*SOURCE DATA*
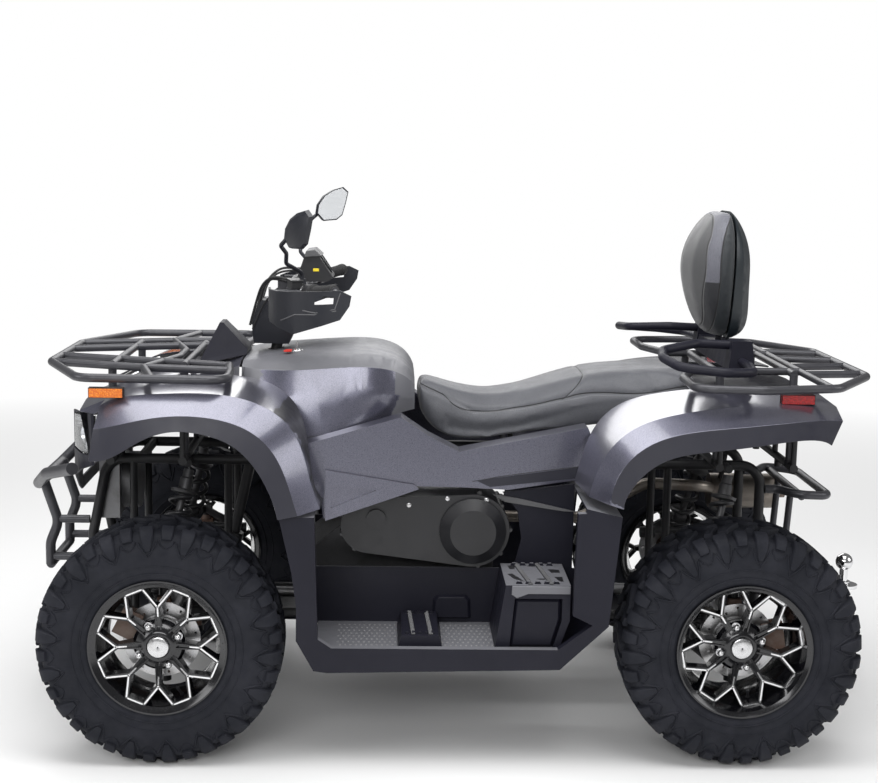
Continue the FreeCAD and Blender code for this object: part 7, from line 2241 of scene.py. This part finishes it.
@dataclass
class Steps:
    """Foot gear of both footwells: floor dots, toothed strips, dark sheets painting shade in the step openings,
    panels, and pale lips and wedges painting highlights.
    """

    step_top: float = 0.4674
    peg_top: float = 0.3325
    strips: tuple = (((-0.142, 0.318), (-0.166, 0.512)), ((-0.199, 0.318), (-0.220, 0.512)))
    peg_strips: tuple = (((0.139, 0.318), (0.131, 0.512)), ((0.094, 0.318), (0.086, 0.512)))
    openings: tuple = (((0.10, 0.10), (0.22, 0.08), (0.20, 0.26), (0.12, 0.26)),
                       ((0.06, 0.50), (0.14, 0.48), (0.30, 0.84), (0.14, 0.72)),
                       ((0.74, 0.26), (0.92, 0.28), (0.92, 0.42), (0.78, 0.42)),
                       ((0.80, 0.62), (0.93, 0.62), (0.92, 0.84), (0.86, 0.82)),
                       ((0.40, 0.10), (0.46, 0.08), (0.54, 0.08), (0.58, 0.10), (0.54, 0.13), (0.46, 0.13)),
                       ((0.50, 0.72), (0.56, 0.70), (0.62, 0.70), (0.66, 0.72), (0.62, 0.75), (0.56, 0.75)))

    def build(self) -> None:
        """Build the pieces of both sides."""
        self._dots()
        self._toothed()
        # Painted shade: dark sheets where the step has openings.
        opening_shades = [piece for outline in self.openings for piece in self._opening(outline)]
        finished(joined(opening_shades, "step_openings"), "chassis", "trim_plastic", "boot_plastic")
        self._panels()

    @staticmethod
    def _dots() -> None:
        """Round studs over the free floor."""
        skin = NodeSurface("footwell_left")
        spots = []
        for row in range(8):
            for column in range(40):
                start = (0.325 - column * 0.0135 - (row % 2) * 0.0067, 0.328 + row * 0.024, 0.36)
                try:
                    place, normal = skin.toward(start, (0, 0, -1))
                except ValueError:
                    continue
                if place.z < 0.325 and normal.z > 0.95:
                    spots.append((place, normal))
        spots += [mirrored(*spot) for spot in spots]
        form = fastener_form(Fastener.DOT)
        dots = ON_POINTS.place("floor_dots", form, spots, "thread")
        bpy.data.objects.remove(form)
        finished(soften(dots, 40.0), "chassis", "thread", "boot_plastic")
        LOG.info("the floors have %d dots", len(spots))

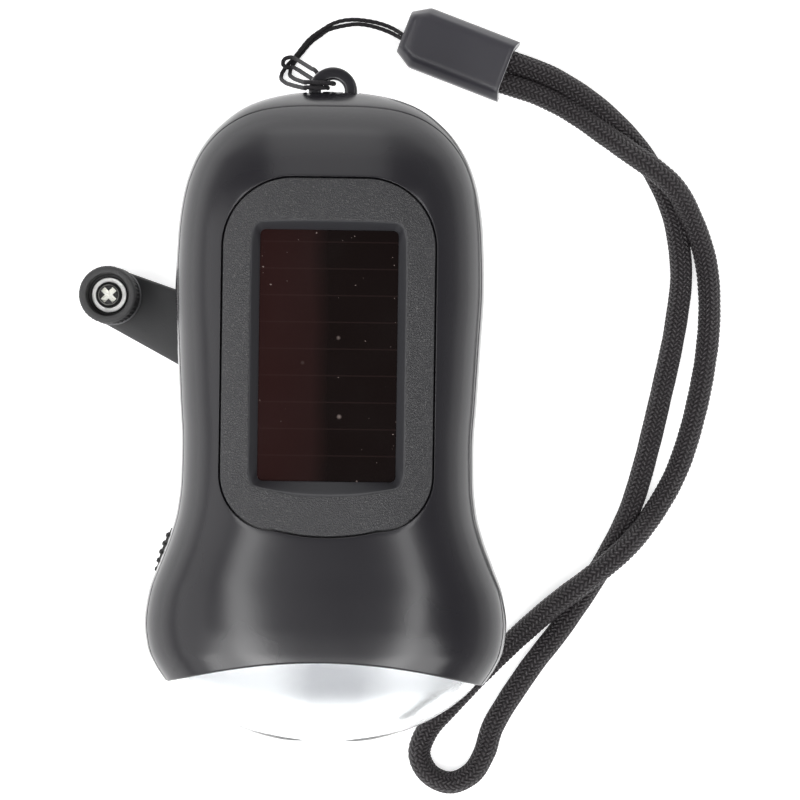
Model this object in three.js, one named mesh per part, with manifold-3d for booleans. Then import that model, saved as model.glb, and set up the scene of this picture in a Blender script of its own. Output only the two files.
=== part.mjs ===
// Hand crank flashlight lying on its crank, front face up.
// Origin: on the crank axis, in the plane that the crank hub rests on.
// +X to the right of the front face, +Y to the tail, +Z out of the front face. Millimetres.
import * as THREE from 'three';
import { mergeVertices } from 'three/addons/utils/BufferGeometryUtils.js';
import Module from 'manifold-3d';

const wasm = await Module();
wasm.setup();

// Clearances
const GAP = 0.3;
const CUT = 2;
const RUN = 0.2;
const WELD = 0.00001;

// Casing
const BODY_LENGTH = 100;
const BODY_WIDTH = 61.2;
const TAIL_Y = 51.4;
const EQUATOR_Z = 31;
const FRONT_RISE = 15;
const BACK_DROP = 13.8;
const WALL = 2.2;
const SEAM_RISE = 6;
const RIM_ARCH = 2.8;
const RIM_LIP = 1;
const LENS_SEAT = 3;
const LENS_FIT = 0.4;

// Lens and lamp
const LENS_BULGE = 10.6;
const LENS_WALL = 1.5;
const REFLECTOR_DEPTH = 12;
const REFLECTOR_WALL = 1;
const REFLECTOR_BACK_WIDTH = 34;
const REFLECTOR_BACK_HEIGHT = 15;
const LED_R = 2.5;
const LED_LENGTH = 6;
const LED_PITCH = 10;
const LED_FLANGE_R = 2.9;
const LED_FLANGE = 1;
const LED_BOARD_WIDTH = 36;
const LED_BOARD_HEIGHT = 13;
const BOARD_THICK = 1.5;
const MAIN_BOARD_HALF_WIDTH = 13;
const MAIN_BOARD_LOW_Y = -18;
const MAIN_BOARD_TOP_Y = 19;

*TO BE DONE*
The entries above should be repeated exactly, every one of them.

*CORRECT RESULT*
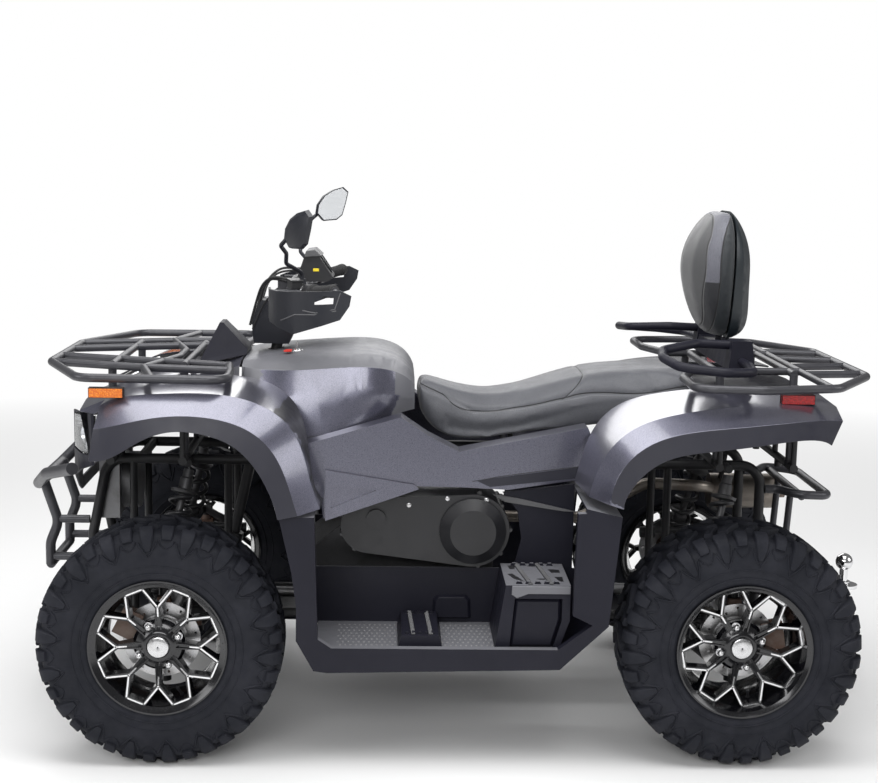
Continue the FreeCAD and Blender code for this object: part 7, from line 2241 of scene.py. This part finishes it.
@dataclass
class Steps:
    """Foot gear of both footwells: floor dots, toothed strips, dark sheets painting shade in the step openings,
    panels, and pale lips and wedges painting highlights.
    """

    step_top: float = 0.4674
    peg_top: float = 0.3325
    strips: tuple = (((-0.142, 0.318), (-0.166, 0.512)), ((-0.199, 0.318), (-0.220, 0.512)))
    peg_strips: tuple = (((0.139, 0.318), (0.131, 0.512)), ((0.094, 0.318), (0.086, 0.512)))
    openings: tuple = (((0.10, 0.10), (0.22, 0.08), (0.20, 0.26), (0.12, 0.26)),
                       ((0.06, 0.50), (0.14, 0.48), (0.30, 0.84), (0.14, 0.72)),
                       ((0.74, 0.26), (0.92, 0.28), (0.92, 0.42), (0.78, 0.42)),
                       ((0.80, 0.62), (0.93, 0.62), (0.92, 0.84), (0.86, 0.82)),
                       ((0.40, 0.10), (0.46, 0.08), (0.54, 0.08), (0.58, 0.10), (0.54, 0.13), (0.46, 0.13)),
                       ((0.50, 0.72), (0.56, 0.70), (0.62, 0.70), (0.66, 0.72), (0.62, 0.75), (0.56, 0.75)))

    def build(self) -> None:
        """Build the pieces of both sides."""
        self._dots()
        self._toothed()
        # Painted shade: dark sheets where the step has openings.
        opening_shades = [piece for outline in self.openings for piece in self._opening(outline)]
        finished(joined(opening_shades, "step_openings"), "chassis", "trim_plastic", "boot_plastic")
        self._panels()

    @staticmethod
    def _dots() -> None:
        """Round studs over the free floor."""
        skin = NodeSurface("footwell_left")
        spots = []
        for row in range(8):
            for column in range(40):
                start = (0.325 - column * 0.0135 - (row % 2) * 0.0067, 0.328 + row * 0.024, 0.36)
                try:
                    place, normal = skin.toward(start, (0, 0, -1))
                except ValueError:
                    continue
                if place.z < 0.325 and normal.z > 0.95:
                    spots.append((place, normal))
        spots += [mirrored(*spot) for spot in spots]
        form = fastener_form(Fastener.DOT)
        dots = ON_POINTS.place("floor_dots", form, spots, "thread")
        bpy.data.objects.remove(form)
        finished(soften(dots, 40.0), "chassis", "thread", "boot_plastic")
        LOG.info("the floors have %d dots", len(spots))

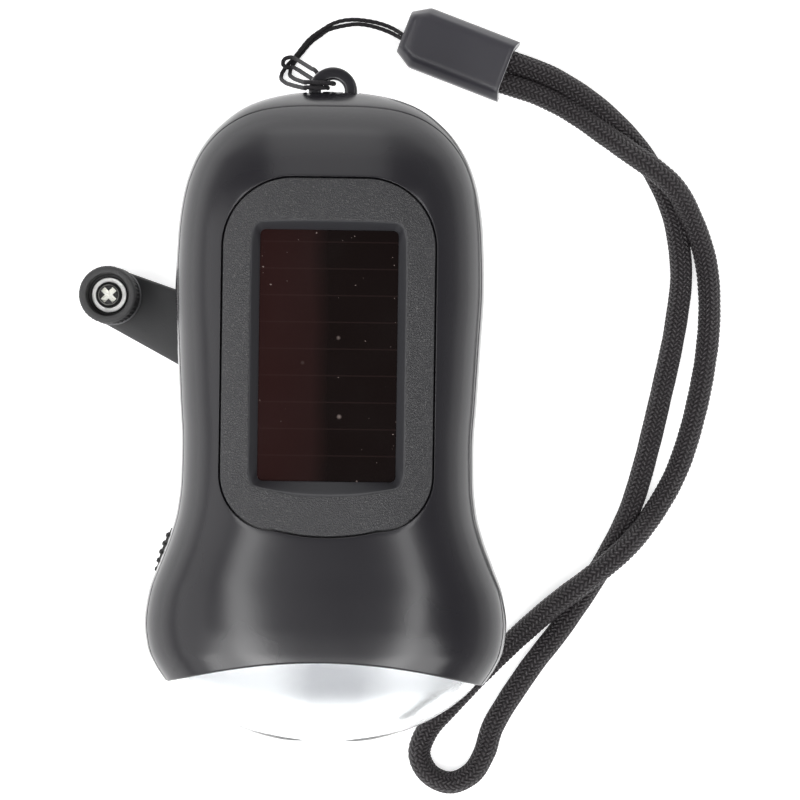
Model this object in three.js, one named mesh per part, with manifold-3d for booleans. Then import that model, saved as model.glb, and set up the scene of this picture in a Blender script of its own. Output only the two files.
=== part.mjs ===
// Hand crank flashlight lying on its crank, front face up.
// Origin: on the crank axis, in the plane that the crank hub rests on.
// +X to the right of the front face, +Y to the tail, +Z out of the front face. Millimetres.
import * as THREE from 'three';
import { mergeVertices } from 'three/addons/utils/BufferGeometryUtils.js';
import Module from 'manifold-3d';

const wasm = await Module();
wasm.setup();

// Clearances
const GAP = 0.3;
const CUT = 2;
const RUN = 0.2;
const WELD = 0.00001;

// Casing
const BODY_LENGTH = 100;
const BODY_WIDTH = 61.2;
const TAIL_Y = 51.4;
const EQUATOR_Z = 31;
const FRONT_RISE = 15;
const BACK_DROP = 13.8;
const WALL = 2.2;
const SEAM_RISE = 6;
const RIM_ARCH = 2.8;
const RIM_LIP = 1;
const LENS_SEAT = 3;
const LENS_FIT = 0.4;

// Lens and lamp
const LENS_BULGE = 10.6;
const LENS_WALL = 1.5;
const REFLECTOR_DEPTH = 12;
const REFLECTOR_WALL = 1;
const REFLECTOR_BACK_WIDTH = 34;
const REFLECTOR_BACK_HEIGHT = 15;
const LED_R = 2.5;
const LED_LENGTH = 6;
const LED_PITCH = 10;
const LED_FLANGE_R = 2.9;
const LED_FLANGE = 1;
const LED_BOARD_WIDTH = 36;
const LED_BOARD_HEIGHT = 13;
const BOARD_THICK = 1.5;
const MAIN_BOARD_HALF_WIDTH = 13;
const MAIN_BOARD_LOW_Y = -18;
const MAIN_BOARD_TOP_Y = 19;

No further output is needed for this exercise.